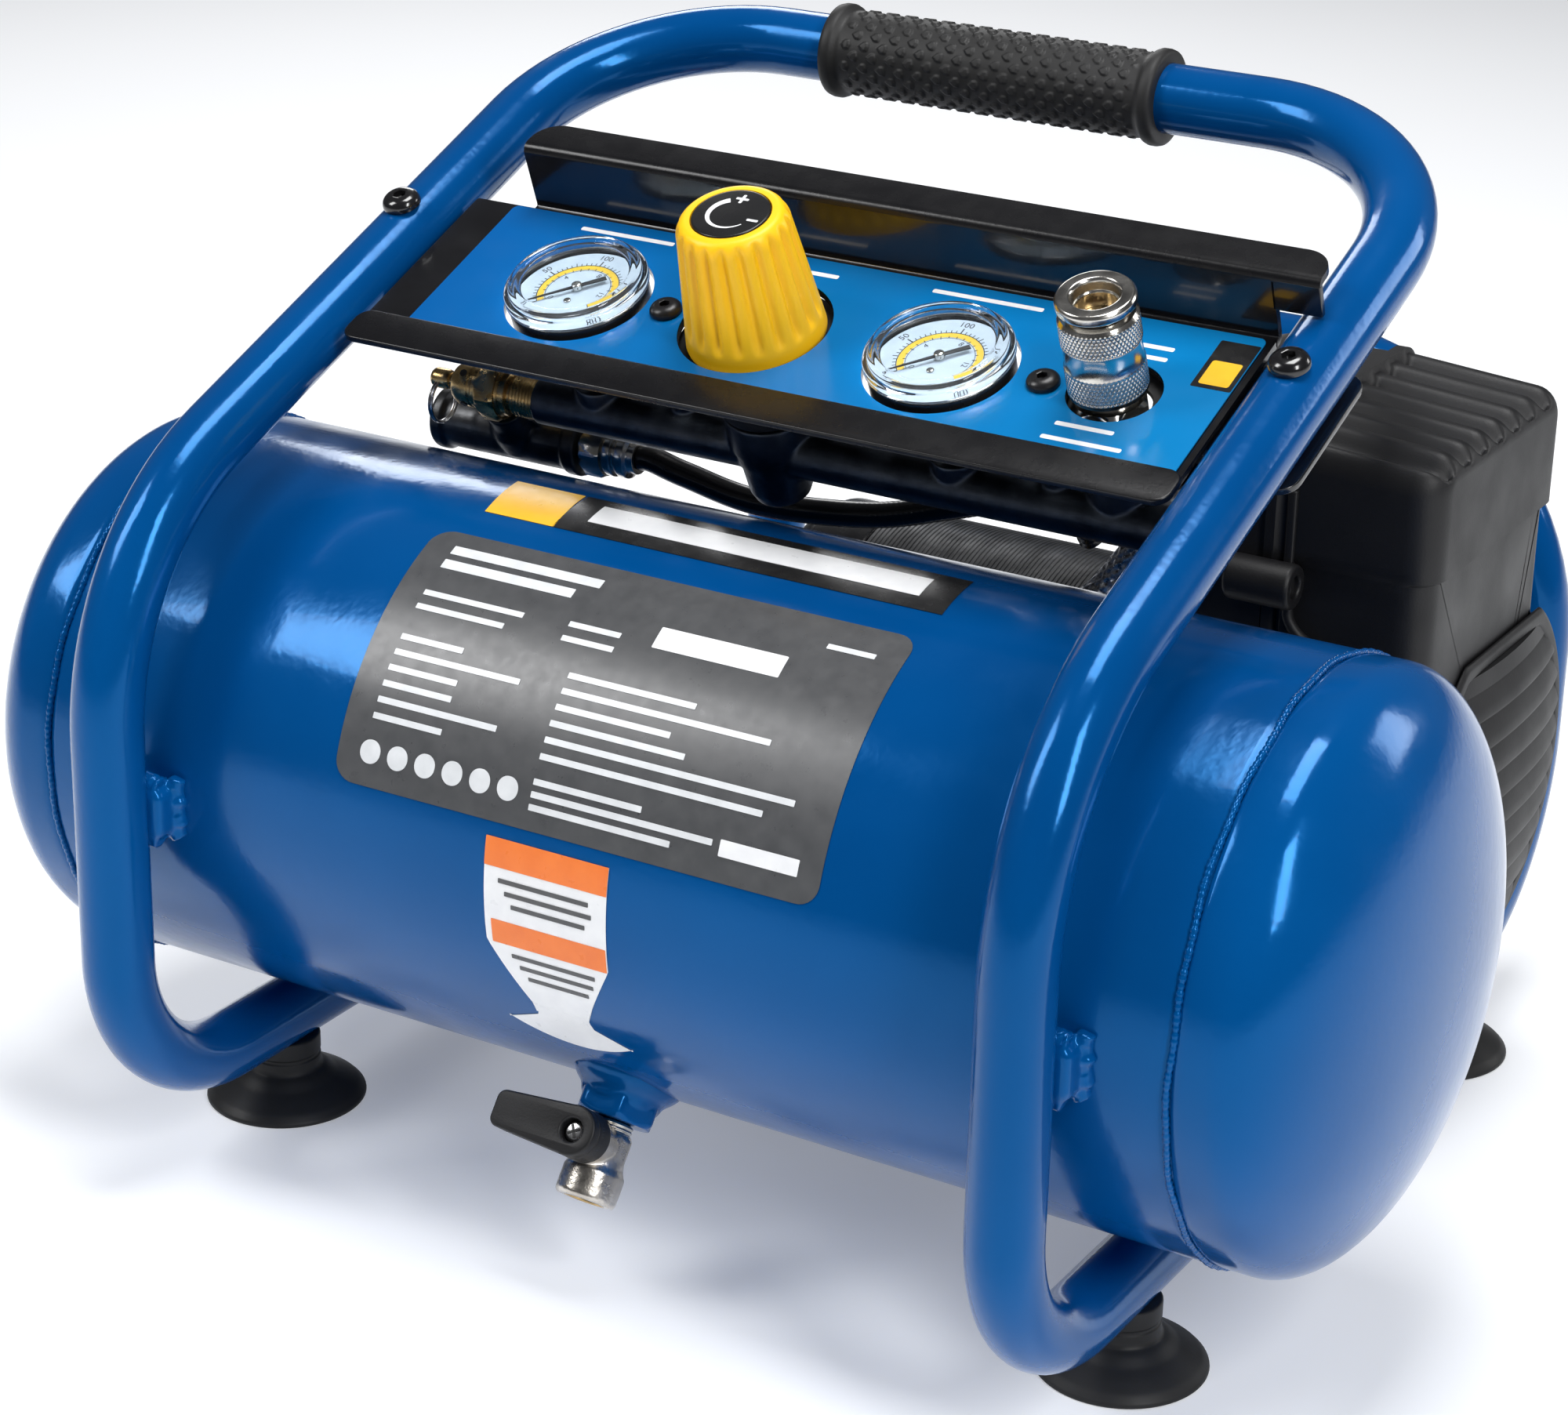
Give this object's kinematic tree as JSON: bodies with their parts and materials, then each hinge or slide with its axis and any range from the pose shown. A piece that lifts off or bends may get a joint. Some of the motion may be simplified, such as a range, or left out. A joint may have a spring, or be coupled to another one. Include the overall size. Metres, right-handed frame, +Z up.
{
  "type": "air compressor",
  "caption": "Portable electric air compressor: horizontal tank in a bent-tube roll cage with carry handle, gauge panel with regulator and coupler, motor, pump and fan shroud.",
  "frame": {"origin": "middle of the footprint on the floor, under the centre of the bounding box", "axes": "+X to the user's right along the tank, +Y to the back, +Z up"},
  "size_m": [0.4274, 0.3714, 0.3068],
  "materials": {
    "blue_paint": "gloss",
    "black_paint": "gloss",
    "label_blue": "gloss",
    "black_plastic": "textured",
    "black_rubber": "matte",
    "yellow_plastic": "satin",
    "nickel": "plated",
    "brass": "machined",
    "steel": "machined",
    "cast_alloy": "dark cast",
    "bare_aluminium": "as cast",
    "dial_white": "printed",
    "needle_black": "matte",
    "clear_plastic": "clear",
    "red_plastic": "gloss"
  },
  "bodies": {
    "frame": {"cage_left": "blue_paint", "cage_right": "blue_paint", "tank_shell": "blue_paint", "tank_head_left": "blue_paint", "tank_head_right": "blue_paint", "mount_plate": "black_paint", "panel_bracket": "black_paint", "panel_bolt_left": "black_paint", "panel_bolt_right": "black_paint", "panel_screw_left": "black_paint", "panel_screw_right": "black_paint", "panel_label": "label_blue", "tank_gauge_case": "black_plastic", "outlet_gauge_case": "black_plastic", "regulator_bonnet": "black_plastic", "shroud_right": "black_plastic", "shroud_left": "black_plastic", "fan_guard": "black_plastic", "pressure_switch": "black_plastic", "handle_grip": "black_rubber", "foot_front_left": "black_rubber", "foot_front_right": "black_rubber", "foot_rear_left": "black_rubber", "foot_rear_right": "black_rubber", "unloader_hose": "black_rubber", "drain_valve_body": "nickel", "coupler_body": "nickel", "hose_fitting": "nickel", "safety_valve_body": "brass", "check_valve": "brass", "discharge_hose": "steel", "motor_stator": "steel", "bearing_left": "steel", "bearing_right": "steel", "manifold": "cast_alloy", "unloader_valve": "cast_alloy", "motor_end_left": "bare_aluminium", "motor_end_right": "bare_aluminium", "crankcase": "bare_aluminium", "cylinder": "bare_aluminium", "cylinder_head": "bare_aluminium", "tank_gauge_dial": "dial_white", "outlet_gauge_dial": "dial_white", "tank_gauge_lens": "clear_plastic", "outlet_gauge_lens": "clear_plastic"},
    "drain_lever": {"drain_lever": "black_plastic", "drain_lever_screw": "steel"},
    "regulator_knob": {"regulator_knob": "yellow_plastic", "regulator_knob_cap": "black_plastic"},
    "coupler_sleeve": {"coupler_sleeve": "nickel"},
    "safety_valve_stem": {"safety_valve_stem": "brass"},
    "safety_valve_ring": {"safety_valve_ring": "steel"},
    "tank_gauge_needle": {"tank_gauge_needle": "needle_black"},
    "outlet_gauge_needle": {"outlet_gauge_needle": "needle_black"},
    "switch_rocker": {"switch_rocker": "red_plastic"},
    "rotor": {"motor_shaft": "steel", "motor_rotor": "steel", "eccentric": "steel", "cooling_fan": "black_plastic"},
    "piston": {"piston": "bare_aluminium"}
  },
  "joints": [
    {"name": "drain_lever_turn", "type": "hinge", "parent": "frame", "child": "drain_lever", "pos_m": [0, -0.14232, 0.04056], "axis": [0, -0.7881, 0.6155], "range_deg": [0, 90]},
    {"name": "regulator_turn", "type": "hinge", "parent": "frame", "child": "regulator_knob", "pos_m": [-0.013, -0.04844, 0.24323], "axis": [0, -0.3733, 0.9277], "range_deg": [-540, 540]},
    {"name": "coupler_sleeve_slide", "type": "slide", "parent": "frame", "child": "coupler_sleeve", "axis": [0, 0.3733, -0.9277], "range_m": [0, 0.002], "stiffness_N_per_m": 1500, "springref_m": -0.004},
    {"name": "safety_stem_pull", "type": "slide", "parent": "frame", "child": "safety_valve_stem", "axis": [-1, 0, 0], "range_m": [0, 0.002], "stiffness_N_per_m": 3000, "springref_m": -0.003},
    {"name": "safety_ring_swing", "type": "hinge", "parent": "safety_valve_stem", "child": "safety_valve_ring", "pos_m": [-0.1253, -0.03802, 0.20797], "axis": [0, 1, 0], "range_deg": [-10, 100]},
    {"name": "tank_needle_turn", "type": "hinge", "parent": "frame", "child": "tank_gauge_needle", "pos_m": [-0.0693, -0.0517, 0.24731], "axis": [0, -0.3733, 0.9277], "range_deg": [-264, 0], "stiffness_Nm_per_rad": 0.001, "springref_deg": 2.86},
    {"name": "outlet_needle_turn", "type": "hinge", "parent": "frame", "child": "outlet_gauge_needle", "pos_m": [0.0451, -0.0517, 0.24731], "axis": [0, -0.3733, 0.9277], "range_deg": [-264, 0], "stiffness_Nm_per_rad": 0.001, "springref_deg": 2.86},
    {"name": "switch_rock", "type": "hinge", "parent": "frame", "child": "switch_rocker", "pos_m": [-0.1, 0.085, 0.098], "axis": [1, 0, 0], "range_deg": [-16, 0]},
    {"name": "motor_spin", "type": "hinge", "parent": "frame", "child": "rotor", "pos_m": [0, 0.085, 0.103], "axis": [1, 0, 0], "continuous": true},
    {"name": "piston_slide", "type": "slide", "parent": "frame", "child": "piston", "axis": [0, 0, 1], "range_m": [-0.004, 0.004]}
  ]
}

=-=-=

**What to work on:**
Track down the lines that include the word "bodies" and copy them.

**Full output:**
Give this object's kinematic tree as JSON: bodies with their parts and materials, then each hinge or slide with its axis and any range from the pose shown. A piece that lifts off or bends may get a joint. Some of the motion may be simplified, such as a range, or left out. A joint may have a spring, or be coupled to another one. Include the overall size. Metres, right-handed frame, +Z up.
  "bodies": {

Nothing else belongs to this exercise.